De todos os líderes da oposição venezuelana que entrevistei nos anos seguintes, María Corina foi a que mais angariou apoio da população e a única que permanece na Venezuela até hoje, ainda que na clandestinidade para não ser presa. Um deles, o general Raúl Baduel, morreu nas masmorras do regime. Outros acabaram escapando para o exílio.
Em 2015, tive a oportunidade de ver de perto a expertise de María Corina e de sua rede de apoiadores em fiscalizar eleições problemáticas. Na pleito legislativo daquele ano, recebi autorização para acompanhar o trabalho dela e de sua equipe durante todo o dia de votação, desde cedo até o fim da tarde. Na sede do seu partido, o Vente Venezuela, funcionava o bunker de María Corina. No subsolo, estavam instalados computadores e dezenas de celulares por meio dos quais um grupo de especialistas recebia informações de observadores espalhados por praticamente todas as seções eleitorais do país.
Quando as urnas fechavam, os dados de cada ata de votação eram repassados para o bunker e compilados para, depois, fazer frente aos resultados que seriam anunciados pelo regime chavista. No andar de cima da casa, María Corina fazia reuniões e concedia entrevistas. Um trecho em vídeo da conversa que tive com ela naquele dia foi publicado no Facebook de VEJA e está disponível aqui.
O método de monitoramento das eleições e de fiscalização das atas das urnas se provou extremamente eficiente naquele ano. A oposição tinha reunido evidências tão concretas e tão rápidas da derrota do regime, que Nicolás Maduro, sucessor de Chávez, não teve outra alternativa a não ser reconhecer o resultado do pleito. Os candidatos de oposição haviam conseguido uma maioria acachapante para a Assembleia Nacional. Pouco mais de um ano depois, Maduro deu um jeito de tirar os poderes do parlamento.
Com o passar dos anos, ficou claro que seria praticamente impossível afastar Maduro do poder por meio do voto. María Corina, em diversos momentos, defendeu que ele pudesse ser destituído por pressão externa, e até pela força. Em uma entrevista que fiz com ela em 2019, essa ideia não podia ter sido colocado de forma mais enfática. “O que é inaceitável para o povo da Venezuela é que Maduro permaneça no poder. Os dias de Maduro no poder não se contam em horas, se contam em mortos”, respondeu Maria Corina quando lhe perguntei se uma intervenção militar dos Estados Unidos era uma solução aceitável para o povo venezuelano.

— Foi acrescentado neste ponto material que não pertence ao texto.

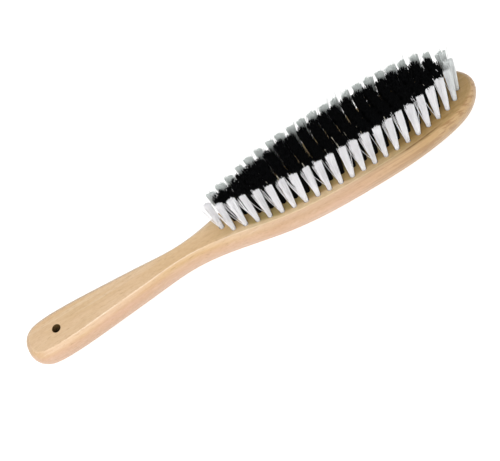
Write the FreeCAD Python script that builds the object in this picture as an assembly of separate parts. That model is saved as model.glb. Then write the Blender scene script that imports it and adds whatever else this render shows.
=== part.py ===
"""Wooden clothes brush with a handle: one beech body drilled with blind holes, and a tuft of filament
folded round a flat wire anchor in every hole. White tufts stand round the edge, black ones inside.

Frame: X runs along the brush from the handle's end to the head's tip, Y across it, Z up out of the
bristle face. The origin is under the middle of the brush, on the plane of the flat back. Millimetres.
"""

import FreeCAD
import Part
import math
import os

V = FreeCAD.Vector

# ---- Body: plan ----
handle_length = 87.5        # handle's end to the narrowest place of the neck
head_length = 173.0         # narrowest place of the neck to the head's tip
handle_width = 24.0
neck_width = 12.6
head_width = 43.0

# Shape of the plan between those sizes, outwards from the neck: (share of the length, share of the
# way from the neck's half width to the full half width).
handle_shape = [(0.21, 0.32), (0.42, 0.64), (0.64, 0.92), (0.83, 1.00), (0.95, 0.58)]
head_shape = [(0.09, 0.09), (0.19, 0.36), (0.31, 0.71), (0.44, 0.93), (0.58, 1.00), (0.73, 0.98),
              (0.86, 0.79), (0.955, 0.39)]

# ---- Body: section ----
body_thickness = 16.0
edge_inset = 3.5            # flat face's edge, in from the widest line of the side
edge_drop = 5.5             # widest line of the side, below the flat face
back_round = 7.5            # flat back's edge, in from the widest line of the side
neck_slimness = 0.75        # share of edge_inset and back_round left at the neck
neck_blend = 34.0           # distance from the neck over which they grow to their full size

# ---- Hanging hole ----
hanging_hole_diameter = 4.5
hanging_hole_from_end = 18.5

# ---- Tuft holes and their pattern ----
hole_diameter = 3.0
hole_depth = 8.0            # to the shoulder of the drill point
drill_point_angle = 118.0
edge_margin = 6.7           # edge row's centreline, in from the side of the head
tip_margin = 9.7             # the same at the head's tip
tail_from_neck = 27.3       # last edge tuft, on the centreline, from the neck
tail_cap = 4.4              # length over which the edge row closes on that tuft
edge_tufts_per_side = 22
row_steps = 3               # steps from the edge row to the centreline at the widest place
tip_row_spacing = 5.6       # first black tuft behind the pair of edge tufts at the tip
closest_tufts = 4.3         # no two tufts stand nearer than this

# ---- Tufts and anchors ----
bristle_length = 22.0       # above the flat face
hole_clearance = 0.05       # round the root of a tuft, on the radius
tuft_gap = 0.4              # between the tips of two neighbours
anchor_thickness = 0.35
anchor_height = 1.8
anchor_bite = 0.3           # into the wood at each end
fold_thickness = 1.0        # filament under the anchor

# ---- Worked out from the sizes above ----
tail_x = -(handle_length + head_length) / 2
tip_x = -tail_x
neck_x = tail_x + handle_length
face_z = body_thickness
hole_radius = hole_diameter / 2
root_radius = hole_radius - hole_clearance
row_spacing = (head_width / 2 - edge_margin) / row_steps
half_point = math.radians(drill_point_angle / 2)
hole_bottom_z = face_z - hole_depth - hole_radius / math.tan(half_point)
root_centre_z = hole_bottom_z + (root_radius + hole_clearance) / math.sin(half_point)
root_bottom_z = root_centre_z - root_radius
anchor_z = root_bottom_z + fold_thickness


def side_stations():
    """Points of the plan on the +Y side, from the handle's end to the head's tip, tips left out."""
    handle = [(neck_x - share * handle_length, neck_width / 2 + width * (handle_width - neck_width) / 2)
              for share, width in reversed(handle_shape)]
    head = [(neck_x + share * head_length, neck_width / 2 + width * (head_width - neck_width) / 2)
            for share, width in head_shape]
    return handle + [(neck_x, neck_width / 2)] + head


def plan_points():
    """The closed plan, round from the handle's end along -Y to the tip and back along +Y."""
    side = side_stations()
    near = [V(x, -y, 0) for x, y in side]
    far = [V(x, y, 0) for x, y in reversed(side)]
    return [V(tail_x, 0, 0)] + near + [V(tip_x, 0, 0)] + far


def chord_parameters(points):
    """Parameters for a closed curve through the points, by the square root of each chord."""
    steps = [math.sqrt((b - a).Length) for a, b in zip(points, points[1:] + points[:1])]
    found = [0.0]
    for step in steps:
        found.append(found[-1] + step)
    return found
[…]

E, quando lhe perguntei quando chegaria o momento de recorrer a uma intervenção militar, ela retrucou: “O momento certo já passou há muito tempo. Cada dia que passa, o custo será maior. Não apenas em vidas, pelas mortes que acontecem enquanto Maduro permanece no poder. Mas porque os grupos criminosos estão se expandindo e ocupando território venezuelano.”
María Corina ainda tentou, mais uma vez, recuperar a democracia na Venezuela pelas urnas. Escolhida em 2023 para representar a oposição na eleição presidencial que ocorreu no ano seguinte, ela foi impedida por ordem do regime de concorrer. Indicou um substituto, Edmundo González Urrutia, que apesar de desconhecido deu uma surra em Maduro nas urnas — simplesmente por carregar o peso do apoio popular de María Corina. Em mais uma fraude eleitoral, a vitória da oposição foi negada (apesar de, mais uma vez, os métodos de monitoramento de atas de urnas terem produzido provas contundentes da vitória da oposição).
A coragem política e pessoal de María Corina Machado é inegável. Assim como não há dúvidas de que sua aspiração seja devolver a democracia e o progresso econômico ao seu país. Em mais de 20 anos lutando contra um regime autoritário, porém, nem sempre a via pacífica foi aquela que a Nobel da Paz deste ano avaliou ser a mais viável.